Dream Catcher | An Insight into our Jewellery Workshop
From restoring and repairing 100-year-old jewels to creating that perfect, everlasting engagement ring, the jewellery workshop is where much of the magic at Weir & Sons happens. Our workshop manager Andrew Meehan tells us why passion and a personal touch always guide what they do.
There is something deeply fortuitous about how Andrew Meehan found himself heading up the jewellery workshop at Weir & Sons. As a young apprentice goldsmith, he used to walk up Grafton Street and press his face into the glass of the Weir & Sons windows, admiring the beautiful craftsmanship within. "One day", he would think to himself, "I will work there". And so, a few decades later and having acquired an extraordinary amount of skill and knowledge, Andrew's dream was realised. In 2018, Andrew became the jewellery workshop manager at Weir & Sons, ushering in a new era of the historic century-old workshop.
Above the hustle and bustle of the store, amid antique cabinets and drawers filled with timeless tools of the trade, there now sits state-of-the-art machinery as the finest materials become hewn into adornments that will last generations. It is here that Meehan fashions masterpieces out of metal, or brings vintage treasures back to life. It was always meant to be, he says " I suppose from a very early age, I knew whatever I'd do would involve working with my hands". As a cycling enthusiast from boyhood, a job delivering packages for Fields jewellers combined two loves and led to an apprenticeship in the workshop. He immediately knew this was for him.
Taken under the wing of one of the senior goldsmiths there, he quickly learned that being good largely came down to consistency and attention to detail. Above all though, it taught him about the core principles of producing fine work. "A lot of it boils down to personal pride. You have to want to do the best," he says. Starting by making pieces of souvenir jewellery for export to the US market ("There's nothing I don't know about Claddagh rings", he says), being one of five silver and goldsmiths producing weekly batches of 600 pieces was an early test of skill. "When you are making large volumes from scratch, you have to remember that the customer is only buying one, so each one has to be perfect. So it gives you that focus."
As time went on the challenges grew, with new metals such as white gold, rose gold and platinum becoming more commonplace, as well as the introduction of cut stones and new settings. He began to carve out a niche as an expert maker and restorer, talents that at Weir & Sons - with its unique offering of bespoke jewellery, especially engagement rings and wedding bands - have been given full rein.
Over the years styles have changed, says Meehan, but the responsibility of creating something that is to last at least one lifetime has remained the same. "There's nothing else in life that you wear every single day. Everything is so disposable now. Yet the first things that people put on are their engagement rings and their wedding rings." the demanding nature of modern life has meant jewellery has to be even more durable too. “Everyone is so busy now, so the rings have to be able to take that. There is an awful lot of responsibility on our part. The jewellery industry is based on sentimentality. That’s the key thing. Whenever there’s a significant milestone, it is genuinely a piece of jewellery to commemorate that.”
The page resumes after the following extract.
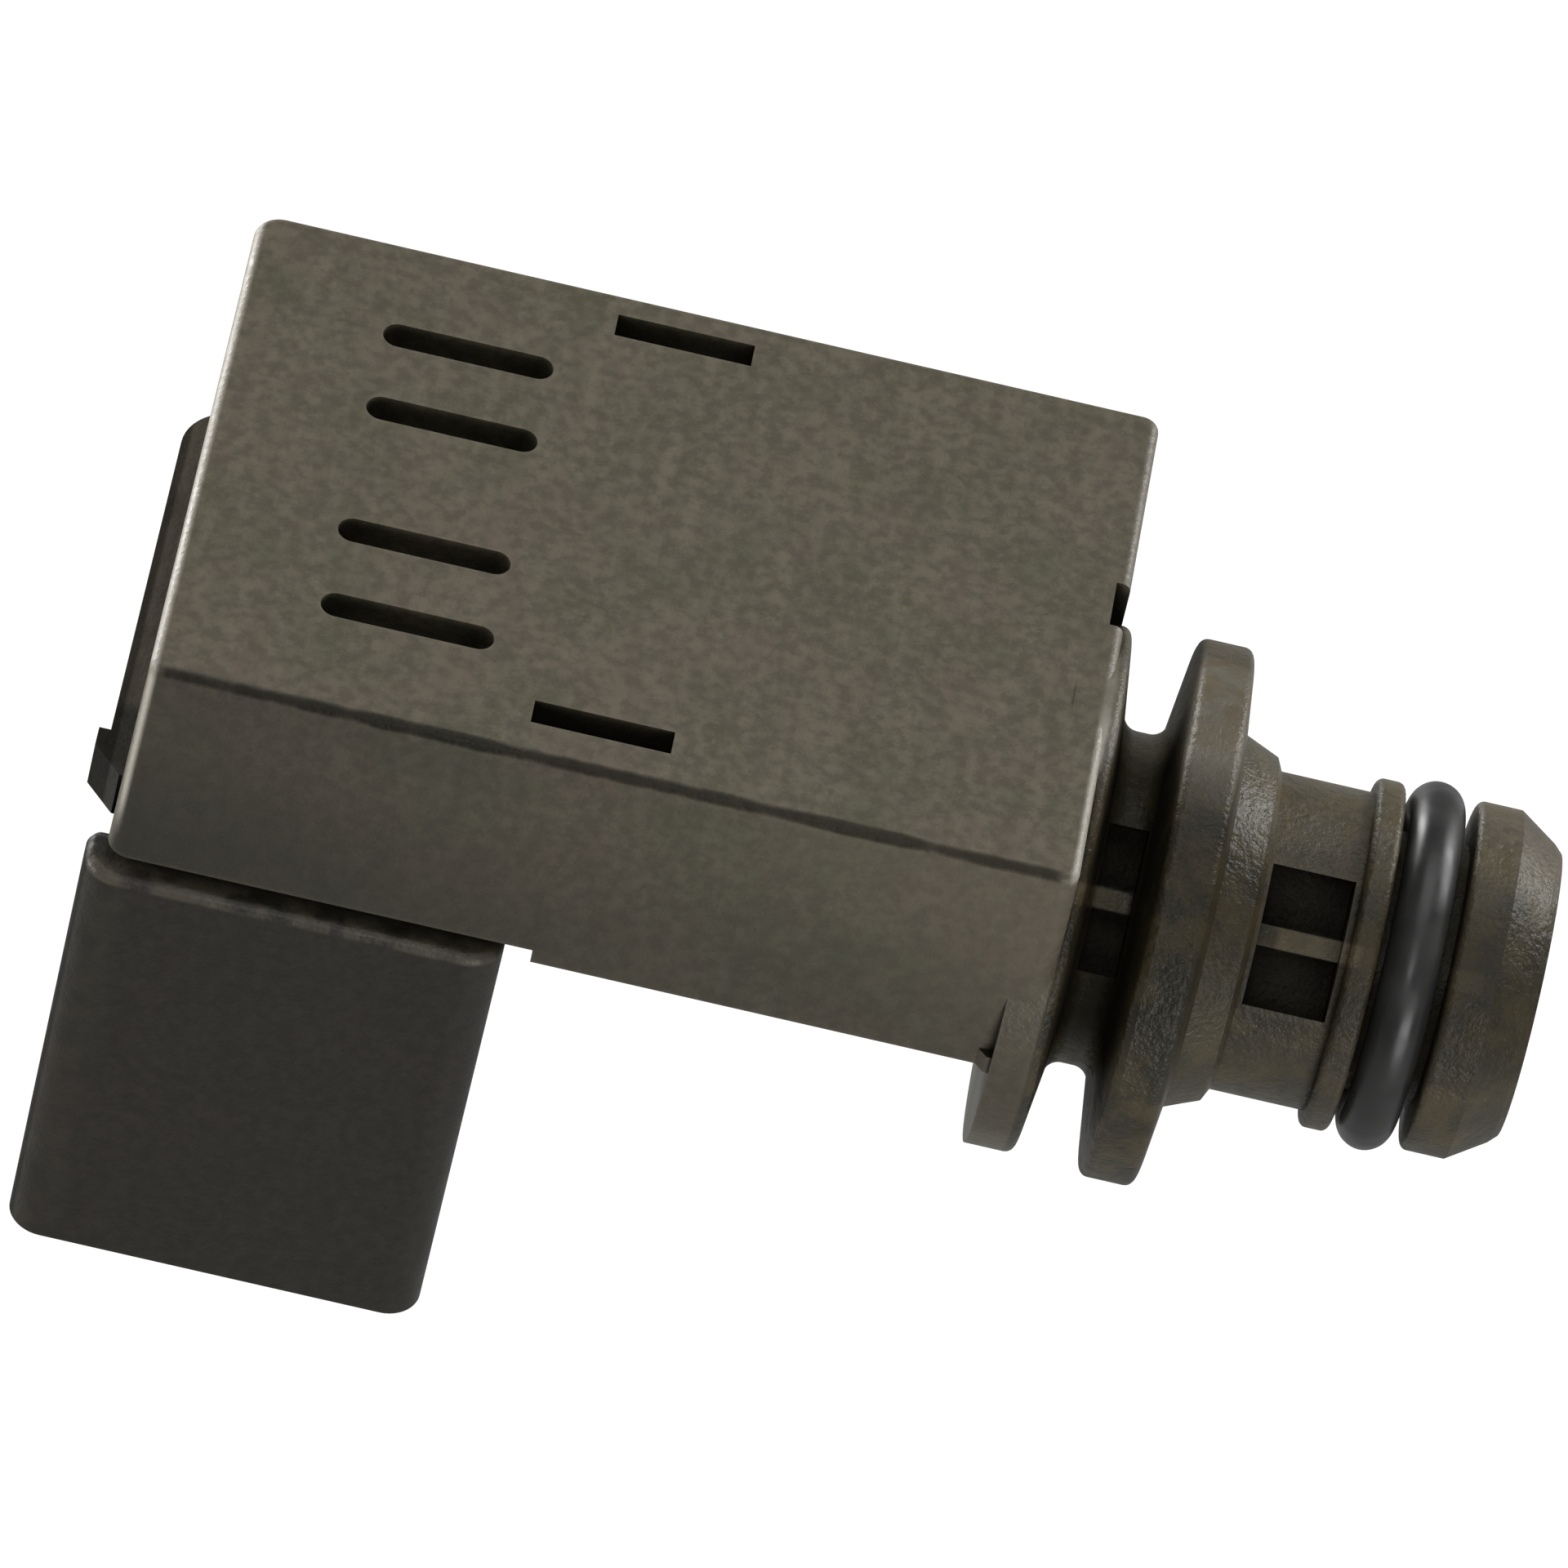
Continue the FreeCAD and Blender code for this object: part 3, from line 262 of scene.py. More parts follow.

Apart from making and creating the perfect ring, a good deal of what they do in the workshop is repairing and resetting where necessary. No day is ever the same, from vintage restoration to brand-new rings needing to be sized or altered. “We got a ring in the other day,” recalls Meehan. “It was from 1910. The customer wanted it repaired and unfortunately it was just too far gone. But what we offered to do was to remake it in exactly the same way, take the stones out and remount them, and it would be like the day it was bought.” Which is what he did. It is now reborn for generations to come. “And please God,” he smiles, “it’ll last for another 100 years.”
He cites the goldsmith Ron Elliott as a real hero in terms of his craft. “He has the best pair of hands I’ve ever seen. You talk to anybody in the trade, they all say the same thing. He’s seventy. The knowledge he has is second to none.” Russell Lord (owner of Lord of London jewellery) is someone he rates highly also.
“Next to Ron, he would be the best goldsmith I’ve ever seen. You’re proud to call these people your friends. And you only hope one day that you will be classed as good.”
If he has any advice, it is to treat your jewellery with respect. The key word, he says, is ‘precious’. “You wouldn’t do the gardening in your wedding dress. So it’s the same when it comes to jewellery. Treat it accordingly.” Bringing vintage pieces back to life is something that gives a particular satisfaction though. “It’s a wonderful feeling, because whether it is someone’s grandparents or their great-grandparents, they still walked into a jewellers one day as a young couple with the same hopes, dreams, aspirations. They were setting off on their journey. And it could be left to a mother who has left it to a daughter, and the cycle is starting all over again. The names may be different, but the journey is the same.
"That’s why this is an industry that caters for sentimentality,” he continues. “It’s very precious to people.” It’s the gift that keeps on giving for Meehan too, that opportunity to make someone’s dream come true. “Everybody has a picture in their head of what their perfect engagement ring is. It’s our job to try and make that for them, so when they walk out the door, for the rest of their days when they look at their finger, they're still in love with the band. It is a big ask, but it's what we do".